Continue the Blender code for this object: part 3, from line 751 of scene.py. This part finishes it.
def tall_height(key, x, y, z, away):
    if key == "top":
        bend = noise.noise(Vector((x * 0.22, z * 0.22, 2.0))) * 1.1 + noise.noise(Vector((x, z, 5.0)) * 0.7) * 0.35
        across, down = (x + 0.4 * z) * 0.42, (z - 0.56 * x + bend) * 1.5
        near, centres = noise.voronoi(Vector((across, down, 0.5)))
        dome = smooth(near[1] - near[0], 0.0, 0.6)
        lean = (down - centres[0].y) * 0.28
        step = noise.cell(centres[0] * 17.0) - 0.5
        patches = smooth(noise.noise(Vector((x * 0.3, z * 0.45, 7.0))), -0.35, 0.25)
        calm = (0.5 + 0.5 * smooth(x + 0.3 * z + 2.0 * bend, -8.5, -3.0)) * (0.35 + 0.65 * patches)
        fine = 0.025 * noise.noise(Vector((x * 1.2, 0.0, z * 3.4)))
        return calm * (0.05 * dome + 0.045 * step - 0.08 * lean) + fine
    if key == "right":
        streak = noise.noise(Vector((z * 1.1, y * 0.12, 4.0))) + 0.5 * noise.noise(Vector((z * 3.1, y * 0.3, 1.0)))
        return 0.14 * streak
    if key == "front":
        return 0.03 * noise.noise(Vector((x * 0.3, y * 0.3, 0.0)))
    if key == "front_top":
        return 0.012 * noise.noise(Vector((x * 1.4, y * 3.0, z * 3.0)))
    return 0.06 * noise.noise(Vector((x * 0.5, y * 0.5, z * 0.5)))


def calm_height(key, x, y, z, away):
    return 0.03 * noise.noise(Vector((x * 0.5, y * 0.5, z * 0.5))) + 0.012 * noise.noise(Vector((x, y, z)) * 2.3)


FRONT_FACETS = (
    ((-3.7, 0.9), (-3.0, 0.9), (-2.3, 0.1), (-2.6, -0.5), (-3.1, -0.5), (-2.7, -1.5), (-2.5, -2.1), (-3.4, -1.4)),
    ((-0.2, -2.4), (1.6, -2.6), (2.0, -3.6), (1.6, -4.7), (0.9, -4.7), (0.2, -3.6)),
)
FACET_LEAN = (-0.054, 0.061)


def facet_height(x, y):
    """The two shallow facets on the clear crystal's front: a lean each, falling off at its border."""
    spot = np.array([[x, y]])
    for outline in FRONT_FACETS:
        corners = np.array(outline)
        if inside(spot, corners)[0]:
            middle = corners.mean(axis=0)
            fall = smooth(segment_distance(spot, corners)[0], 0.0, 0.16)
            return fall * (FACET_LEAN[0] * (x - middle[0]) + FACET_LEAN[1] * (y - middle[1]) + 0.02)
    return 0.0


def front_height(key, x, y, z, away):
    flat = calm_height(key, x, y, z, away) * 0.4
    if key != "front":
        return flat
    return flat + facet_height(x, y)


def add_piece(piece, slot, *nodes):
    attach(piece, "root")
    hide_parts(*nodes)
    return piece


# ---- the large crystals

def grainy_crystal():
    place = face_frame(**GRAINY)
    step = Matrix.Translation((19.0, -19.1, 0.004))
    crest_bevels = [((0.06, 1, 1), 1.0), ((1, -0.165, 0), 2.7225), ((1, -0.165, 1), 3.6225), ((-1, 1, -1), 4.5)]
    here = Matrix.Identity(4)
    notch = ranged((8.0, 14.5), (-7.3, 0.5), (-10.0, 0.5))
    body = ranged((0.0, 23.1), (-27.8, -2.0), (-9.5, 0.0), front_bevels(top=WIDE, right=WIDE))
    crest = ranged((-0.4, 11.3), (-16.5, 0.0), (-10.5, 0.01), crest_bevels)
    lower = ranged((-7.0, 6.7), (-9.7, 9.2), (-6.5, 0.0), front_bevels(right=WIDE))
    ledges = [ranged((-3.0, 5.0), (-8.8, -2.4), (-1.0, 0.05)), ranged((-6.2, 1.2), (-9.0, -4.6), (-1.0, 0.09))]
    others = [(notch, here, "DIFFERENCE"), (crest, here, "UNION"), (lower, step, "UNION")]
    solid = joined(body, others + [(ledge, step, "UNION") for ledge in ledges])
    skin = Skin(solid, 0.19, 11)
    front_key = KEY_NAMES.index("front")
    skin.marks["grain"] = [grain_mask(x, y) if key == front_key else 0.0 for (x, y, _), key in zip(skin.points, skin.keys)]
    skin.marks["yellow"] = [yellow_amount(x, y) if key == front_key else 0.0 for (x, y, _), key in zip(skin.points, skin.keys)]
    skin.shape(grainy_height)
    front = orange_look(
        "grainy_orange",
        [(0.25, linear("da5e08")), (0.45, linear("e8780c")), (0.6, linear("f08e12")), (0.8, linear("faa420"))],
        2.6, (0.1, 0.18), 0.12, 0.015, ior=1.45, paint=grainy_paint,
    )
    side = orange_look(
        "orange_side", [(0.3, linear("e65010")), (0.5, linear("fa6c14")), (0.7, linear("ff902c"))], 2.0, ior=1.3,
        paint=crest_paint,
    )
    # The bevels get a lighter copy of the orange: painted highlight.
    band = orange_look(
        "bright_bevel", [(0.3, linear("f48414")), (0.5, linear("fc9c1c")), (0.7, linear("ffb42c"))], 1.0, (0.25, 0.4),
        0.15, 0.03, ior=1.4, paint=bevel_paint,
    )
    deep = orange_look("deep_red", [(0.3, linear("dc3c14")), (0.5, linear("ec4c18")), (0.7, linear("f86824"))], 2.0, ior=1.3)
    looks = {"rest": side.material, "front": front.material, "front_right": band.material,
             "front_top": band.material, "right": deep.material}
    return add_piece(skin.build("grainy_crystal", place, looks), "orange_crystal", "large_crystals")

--

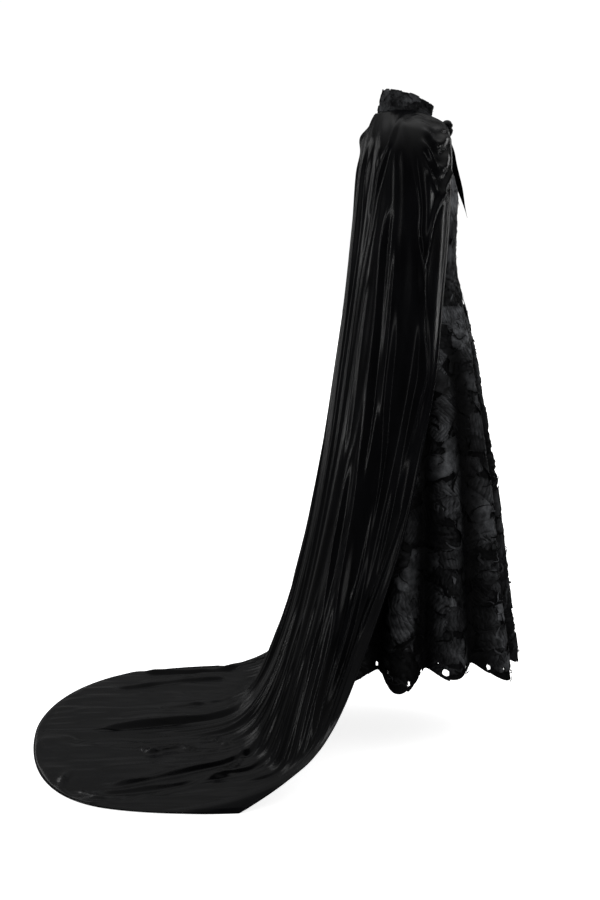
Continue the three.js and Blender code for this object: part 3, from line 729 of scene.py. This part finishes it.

...

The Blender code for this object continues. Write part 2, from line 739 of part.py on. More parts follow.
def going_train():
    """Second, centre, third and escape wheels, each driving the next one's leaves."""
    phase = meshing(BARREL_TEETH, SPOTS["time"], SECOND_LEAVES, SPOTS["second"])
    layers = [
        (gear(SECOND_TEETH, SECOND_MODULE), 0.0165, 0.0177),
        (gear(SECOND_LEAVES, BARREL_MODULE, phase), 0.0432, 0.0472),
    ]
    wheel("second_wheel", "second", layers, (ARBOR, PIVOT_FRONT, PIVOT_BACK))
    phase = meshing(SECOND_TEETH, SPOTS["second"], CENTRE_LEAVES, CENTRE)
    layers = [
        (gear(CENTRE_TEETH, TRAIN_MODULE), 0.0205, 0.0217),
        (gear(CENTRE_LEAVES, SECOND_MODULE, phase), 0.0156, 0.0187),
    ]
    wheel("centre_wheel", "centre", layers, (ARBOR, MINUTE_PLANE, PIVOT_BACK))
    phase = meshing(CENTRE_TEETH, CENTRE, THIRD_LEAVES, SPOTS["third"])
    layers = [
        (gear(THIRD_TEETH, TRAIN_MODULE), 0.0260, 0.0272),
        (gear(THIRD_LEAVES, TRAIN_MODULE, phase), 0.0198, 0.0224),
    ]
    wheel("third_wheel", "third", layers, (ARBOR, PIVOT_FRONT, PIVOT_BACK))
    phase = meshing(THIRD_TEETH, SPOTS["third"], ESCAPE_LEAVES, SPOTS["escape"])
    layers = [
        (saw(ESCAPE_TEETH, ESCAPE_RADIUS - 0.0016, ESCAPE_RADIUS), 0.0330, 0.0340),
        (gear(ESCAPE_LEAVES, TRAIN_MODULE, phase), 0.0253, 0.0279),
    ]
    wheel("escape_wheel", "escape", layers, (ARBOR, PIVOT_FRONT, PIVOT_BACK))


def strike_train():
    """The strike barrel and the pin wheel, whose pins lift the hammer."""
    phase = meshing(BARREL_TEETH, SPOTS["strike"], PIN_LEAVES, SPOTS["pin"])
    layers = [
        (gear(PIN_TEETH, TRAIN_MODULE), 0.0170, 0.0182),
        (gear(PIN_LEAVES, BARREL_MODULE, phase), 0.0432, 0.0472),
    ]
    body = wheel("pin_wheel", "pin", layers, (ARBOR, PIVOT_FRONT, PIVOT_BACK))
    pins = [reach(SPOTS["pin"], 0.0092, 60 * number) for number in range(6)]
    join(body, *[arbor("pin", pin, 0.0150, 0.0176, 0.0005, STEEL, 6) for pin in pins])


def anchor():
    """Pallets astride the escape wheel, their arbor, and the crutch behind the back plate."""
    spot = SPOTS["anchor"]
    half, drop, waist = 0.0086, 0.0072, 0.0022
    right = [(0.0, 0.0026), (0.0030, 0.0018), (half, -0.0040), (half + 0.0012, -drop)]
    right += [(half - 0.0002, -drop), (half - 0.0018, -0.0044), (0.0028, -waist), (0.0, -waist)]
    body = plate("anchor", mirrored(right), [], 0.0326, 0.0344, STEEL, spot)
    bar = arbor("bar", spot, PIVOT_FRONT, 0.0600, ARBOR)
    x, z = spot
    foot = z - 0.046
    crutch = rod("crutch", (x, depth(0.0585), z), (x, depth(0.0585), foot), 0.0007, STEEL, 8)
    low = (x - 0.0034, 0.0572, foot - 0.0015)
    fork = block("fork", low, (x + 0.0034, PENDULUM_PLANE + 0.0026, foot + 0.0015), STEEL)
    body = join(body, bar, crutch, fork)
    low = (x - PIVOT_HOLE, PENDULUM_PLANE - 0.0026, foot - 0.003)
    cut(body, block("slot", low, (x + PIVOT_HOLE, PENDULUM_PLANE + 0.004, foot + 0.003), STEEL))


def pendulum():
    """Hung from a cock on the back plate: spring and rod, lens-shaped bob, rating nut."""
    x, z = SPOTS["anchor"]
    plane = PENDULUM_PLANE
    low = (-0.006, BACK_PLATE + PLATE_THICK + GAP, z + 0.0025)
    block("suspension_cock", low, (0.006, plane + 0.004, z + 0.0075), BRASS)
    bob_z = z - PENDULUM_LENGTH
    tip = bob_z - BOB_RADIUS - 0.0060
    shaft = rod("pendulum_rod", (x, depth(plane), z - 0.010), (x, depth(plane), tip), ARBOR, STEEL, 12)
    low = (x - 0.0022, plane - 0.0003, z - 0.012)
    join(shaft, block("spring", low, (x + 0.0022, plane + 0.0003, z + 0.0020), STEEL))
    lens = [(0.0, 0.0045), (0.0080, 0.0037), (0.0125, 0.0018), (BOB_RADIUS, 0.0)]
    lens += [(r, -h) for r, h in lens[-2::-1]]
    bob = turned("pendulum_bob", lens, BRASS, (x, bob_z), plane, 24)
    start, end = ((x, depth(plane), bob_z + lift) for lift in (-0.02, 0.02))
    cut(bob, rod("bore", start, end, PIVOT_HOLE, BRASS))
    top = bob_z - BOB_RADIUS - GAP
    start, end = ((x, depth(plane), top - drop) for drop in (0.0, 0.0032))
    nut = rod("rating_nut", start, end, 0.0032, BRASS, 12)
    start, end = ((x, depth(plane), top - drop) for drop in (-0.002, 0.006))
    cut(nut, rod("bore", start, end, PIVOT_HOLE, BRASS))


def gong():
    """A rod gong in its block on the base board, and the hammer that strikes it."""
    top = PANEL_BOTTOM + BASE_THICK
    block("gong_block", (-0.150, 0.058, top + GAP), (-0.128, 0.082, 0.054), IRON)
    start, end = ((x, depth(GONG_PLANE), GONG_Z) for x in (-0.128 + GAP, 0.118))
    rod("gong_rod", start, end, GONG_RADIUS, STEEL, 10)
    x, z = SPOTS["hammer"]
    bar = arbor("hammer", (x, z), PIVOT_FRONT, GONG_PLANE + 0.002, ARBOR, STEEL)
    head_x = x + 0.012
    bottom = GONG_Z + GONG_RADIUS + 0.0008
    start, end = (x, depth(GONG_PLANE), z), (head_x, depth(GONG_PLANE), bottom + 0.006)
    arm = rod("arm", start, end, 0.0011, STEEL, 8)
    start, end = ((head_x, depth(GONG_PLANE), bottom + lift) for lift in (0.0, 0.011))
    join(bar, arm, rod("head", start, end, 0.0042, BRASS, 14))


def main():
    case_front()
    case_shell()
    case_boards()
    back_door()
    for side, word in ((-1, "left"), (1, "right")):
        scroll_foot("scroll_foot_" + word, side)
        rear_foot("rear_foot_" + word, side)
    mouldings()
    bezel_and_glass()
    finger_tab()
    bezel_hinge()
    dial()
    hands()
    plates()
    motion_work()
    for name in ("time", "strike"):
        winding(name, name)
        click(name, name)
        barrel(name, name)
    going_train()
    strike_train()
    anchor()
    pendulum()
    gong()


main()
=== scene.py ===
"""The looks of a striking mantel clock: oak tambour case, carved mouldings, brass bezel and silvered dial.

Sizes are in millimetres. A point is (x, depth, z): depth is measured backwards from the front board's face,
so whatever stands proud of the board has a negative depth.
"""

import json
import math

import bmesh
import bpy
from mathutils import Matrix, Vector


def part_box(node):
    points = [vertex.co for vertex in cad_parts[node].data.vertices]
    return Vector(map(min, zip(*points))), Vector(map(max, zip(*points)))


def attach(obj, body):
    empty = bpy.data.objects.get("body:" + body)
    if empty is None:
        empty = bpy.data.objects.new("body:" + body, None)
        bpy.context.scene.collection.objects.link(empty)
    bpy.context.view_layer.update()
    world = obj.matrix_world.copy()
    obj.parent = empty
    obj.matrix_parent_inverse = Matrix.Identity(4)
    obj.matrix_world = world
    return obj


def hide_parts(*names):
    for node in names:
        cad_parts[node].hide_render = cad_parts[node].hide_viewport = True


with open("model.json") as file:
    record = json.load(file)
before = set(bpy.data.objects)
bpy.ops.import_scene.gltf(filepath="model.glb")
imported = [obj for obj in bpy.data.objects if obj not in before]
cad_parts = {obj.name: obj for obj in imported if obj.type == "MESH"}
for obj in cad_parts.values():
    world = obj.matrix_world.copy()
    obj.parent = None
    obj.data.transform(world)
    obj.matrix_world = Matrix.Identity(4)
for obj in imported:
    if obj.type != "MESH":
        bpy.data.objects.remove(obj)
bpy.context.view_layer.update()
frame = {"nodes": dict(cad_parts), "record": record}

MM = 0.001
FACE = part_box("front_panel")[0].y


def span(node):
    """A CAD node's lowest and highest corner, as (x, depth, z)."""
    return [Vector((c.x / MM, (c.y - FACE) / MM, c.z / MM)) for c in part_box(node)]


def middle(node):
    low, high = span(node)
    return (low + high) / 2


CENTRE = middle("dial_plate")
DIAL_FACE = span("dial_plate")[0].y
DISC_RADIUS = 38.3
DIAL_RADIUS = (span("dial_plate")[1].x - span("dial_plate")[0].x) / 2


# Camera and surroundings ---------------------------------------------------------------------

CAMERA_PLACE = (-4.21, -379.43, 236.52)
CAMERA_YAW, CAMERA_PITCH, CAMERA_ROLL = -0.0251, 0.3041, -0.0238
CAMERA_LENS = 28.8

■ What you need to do
Print, from the entries above, the line with "bezel_and_glass()", the line with "obj.matrix_world = Matrix.Identity(4)" and all lines between them, exactly and with nothing else.

■ Result of this task
    bezel_and_glass()
    finger_tab()
    bezel_hinge()
    dial()
    hands()
    plates()
    motion_work()
    for name in ("time", "strike"):
        winding(name, name)
        click(name, name)
        barrel(name, name)
    going_train()
    strike_train()
    anchor()
    pendulum()
    gong()


main()
=== scene.py ===
"""The looks of a striking mantel clock: oak tambour case, carved mouldings, brass bezel and silvered dial.

Sizes are in millimetres. A point is (x, depth, z): depth is measured backwards from the front board's face,
so whatever stands proud of the board has a negative depth.
"""

import json
import math

import bmesh
import bpy
from mathutils import Matrix, Vector


def part_box(node):
    points = [vertex.co for vertex in cad_parts[node].data.vertices]
    return Vector(map(min, zip(*points))), Vector(map(max, zip(*points)))


def attach(obj, body):
    empty = bpy.data.objects.get("body:" + body)
    if empty is None:
        empty = bpy.data.objects.new("body:" + body, None)
        bpy.context.scene.collection.objects.link(empty)
    bpy.context.view_layer.update()
    world = obj.matrix_world.copy()
    obj.parent = empty
    obj.matrix_parent_inverse = Matrix.Identity(4)
    obj.matrix_world = world
    return obj


def hide_parts(*names):
    for node in names:
        cad_parts[node].hide_render = cad_parts[node].hide_viewport = True


with open("model.json") as file:
    record = json.load(file)
before = set(bpy.data.objects)
bpy.ops.import_scene.gltf(filepath="model.glb")
imported = [obj for obj in bpy.data.objects if obj not in before]
cad_parts = {obj.name: obj for obj in imported if obj.type == "MESH"}
for obj in cad_parts.values():
    world = obj.matrix_world.copy()
    obj.parent = None
    obj.data.transform(world)
    obj.matrix_world = Matrix.Identity(4)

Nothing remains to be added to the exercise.